### Goal
Write out, word for word, the first line of the data below and every line after it through the one containing "v.co.y += out".

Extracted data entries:
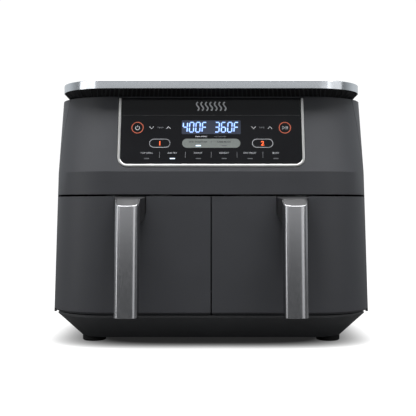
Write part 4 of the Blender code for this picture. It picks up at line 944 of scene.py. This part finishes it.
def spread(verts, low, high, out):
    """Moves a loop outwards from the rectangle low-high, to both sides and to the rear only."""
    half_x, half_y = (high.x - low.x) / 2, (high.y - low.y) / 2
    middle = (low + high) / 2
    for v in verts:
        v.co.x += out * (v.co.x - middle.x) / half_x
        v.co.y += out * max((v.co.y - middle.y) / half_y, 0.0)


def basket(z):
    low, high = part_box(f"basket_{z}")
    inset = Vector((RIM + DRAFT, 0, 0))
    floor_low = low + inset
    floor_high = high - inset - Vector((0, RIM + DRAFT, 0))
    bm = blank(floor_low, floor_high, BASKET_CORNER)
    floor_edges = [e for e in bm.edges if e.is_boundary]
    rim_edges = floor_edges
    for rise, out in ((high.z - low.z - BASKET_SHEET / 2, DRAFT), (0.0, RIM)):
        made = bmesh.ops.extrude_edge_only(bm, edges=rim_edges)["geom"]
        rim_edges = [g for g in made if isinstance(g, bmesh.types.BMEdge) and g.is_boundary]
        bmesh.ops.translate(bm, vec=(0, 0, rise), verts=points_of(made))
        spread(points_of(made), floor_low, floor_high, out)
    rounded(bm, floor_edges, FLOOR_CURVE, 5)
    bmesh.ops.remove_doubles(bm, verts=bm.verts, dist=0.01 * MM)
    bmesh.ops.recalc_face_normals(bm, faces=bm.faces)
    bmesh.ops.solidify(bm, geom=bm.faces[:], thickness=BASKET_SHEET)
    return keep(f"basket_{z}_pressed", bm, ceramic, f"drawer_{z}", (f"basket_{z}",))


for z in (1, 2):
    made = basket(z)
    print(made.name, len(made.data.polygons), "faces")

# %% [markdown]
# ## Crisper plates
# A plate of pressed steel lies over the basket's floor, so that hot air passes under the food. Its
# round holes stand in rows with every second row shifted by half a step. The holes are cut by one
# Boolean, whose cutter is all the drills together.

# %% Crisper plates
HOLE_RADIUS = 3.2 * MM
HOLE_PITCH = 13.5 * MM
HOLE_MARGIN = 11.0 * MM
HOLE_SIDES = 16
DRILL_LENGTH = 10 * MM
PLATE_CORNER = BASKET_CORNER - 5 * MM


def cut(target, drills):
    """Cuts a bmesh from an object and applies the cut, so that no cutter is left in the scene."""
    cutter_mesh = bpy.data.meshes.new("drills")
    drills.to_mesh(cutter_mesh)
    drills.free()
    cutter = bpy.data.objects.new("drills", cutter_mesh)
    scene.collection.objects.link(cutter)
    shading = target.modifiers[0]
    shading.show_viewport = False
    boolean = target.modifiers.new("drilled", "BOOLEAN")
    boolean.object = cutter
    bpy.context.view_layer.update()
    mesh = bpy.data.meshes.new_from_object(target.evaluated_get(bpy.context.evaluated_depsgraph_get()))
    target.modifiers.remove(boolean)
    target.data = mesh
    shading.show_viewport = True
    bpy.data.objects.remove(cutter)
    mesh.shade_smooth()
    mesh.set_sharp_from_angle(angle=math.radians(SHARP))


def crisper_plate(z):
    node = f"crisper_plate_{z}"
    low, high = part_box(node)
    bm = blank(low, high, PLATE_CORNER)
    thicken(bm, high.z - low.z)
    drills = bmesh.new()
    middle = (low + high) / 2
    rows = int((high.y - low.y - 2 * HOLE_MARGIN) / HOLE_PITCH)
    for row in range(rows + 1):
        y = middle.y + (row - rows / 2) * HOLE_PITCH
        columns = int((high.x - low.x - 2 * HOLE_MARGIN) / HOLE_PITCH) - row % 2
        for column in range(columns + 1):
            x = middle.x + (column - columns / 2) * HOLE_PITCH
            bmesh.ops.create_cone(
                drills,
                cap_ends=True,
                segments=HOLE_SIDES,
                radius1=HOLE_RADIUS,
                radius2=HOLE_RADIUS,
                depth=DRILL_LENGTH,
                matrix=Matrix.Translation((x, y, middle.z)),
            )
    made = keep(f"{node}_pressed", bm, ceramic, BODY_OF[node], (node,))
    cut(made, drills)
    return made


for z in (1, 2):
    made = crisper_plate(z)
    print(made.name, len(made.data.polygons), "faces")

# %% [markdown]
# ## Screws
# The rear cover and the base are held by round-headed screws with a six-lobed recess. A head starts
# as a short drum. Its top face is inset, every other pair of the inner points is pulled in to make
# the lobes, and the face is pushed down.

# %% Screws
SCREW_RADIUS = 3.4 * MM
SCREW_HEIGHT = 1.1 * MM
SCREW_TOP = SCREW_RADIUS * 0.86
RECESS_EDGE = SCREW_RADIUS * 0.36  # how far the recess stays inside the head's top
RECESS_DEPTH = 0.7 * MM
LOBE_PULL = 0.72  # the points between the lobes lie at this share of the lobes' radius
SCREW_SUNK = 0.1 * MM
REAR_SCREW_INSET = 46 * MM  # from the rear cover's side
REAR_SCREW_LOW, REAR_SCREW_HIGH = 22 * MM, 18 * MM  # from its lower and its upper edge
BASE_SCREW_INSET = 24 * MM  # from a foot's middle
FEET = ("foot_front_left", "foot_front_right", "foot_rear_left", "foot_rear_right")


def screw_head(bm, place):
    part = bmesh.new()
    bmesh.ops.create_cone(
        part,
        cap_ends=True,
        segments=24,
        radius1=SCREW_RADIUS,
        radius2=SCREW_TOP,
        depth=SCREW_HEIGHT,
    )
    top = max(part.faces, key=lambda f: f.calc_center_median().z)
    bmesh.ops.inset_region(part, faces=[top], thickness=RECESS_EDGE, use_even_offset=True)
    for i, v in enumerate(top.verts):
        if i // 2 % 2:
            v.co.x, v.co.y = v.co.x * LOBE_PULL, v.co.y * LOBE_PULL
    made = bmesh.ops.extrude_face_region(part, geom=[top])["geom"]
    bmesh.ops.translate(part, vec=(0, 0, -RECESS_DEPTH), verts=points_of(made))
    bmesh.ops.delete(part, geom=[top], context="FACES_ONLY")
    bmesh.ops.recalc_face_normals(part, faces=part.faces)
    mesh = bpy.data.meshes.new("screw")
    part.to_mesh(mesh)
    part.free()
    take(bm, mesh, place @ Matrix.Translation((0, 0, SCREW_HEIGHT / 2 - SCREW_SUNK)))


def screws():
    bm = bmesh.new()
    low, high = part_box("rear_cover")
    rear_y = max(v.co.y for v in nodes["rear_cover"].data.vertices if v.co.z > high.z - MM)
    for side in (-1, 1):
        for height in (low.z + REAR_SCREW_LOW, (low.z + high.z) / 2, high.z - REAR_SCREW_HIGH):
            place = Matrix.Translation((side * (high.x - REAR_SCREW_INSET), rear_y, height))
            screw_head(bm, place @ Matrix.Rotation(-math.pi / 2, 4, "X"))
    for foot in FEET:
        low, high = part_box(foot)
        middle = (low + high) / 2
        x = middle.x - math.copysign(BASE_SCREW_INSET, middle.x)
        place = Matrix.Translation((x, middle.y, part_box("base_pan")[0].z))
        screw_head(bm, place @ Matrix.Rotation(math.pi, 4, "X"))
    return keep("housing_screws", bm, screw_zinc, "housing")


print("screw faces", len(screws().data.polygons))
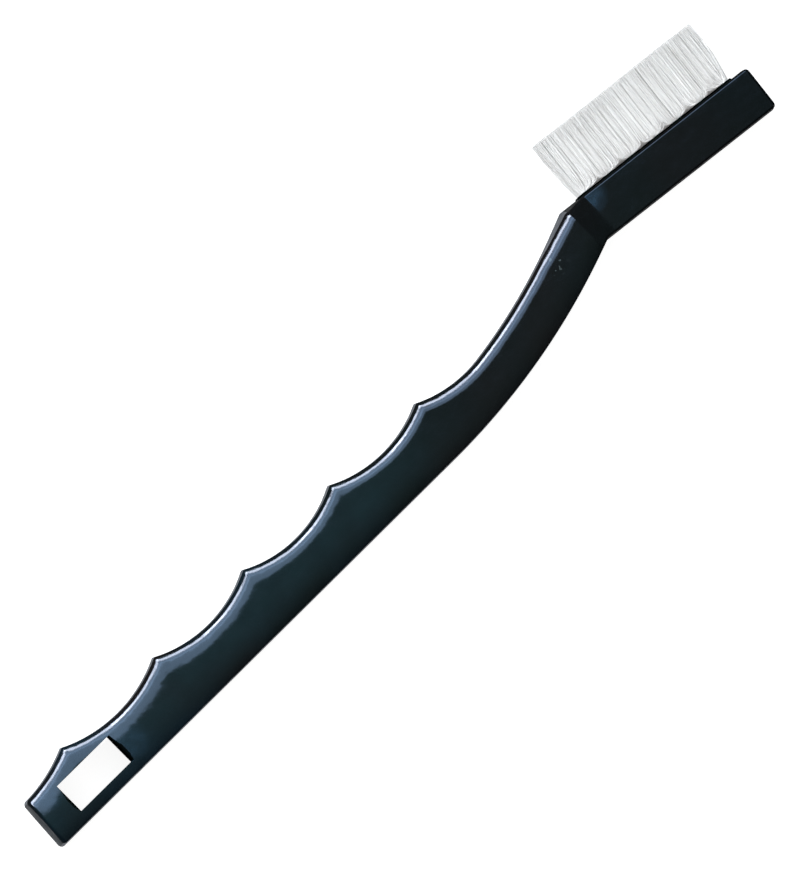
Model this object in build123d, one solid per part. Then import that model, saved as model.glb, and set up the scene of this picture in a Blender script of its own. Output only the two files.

### Result for this exercise
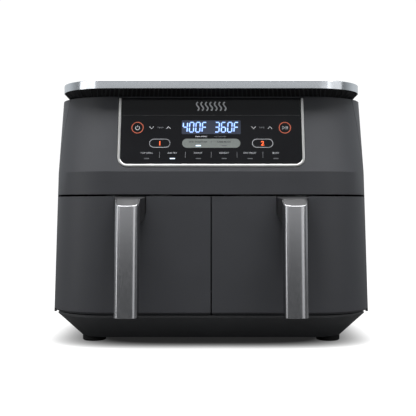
Write part 4 of the Blender code for this picture. It picks up at line 944 of scene.py. This part finishes it.
def spread(verts, low, high, out):
    """Moves a loop outwards from the rectangle low-high, to both sides and to the rear only."""
    half_x, half_y = (high.x - low.x) / 2, (high.y - low.y) / 2
    middle = (low + high) / 2
    for v in verts:
        v.co.x += out * (v.co.x - middle.x) / half_x
        v.co.y += out * max((v.co.y - middle.y) / half_y, 0.0)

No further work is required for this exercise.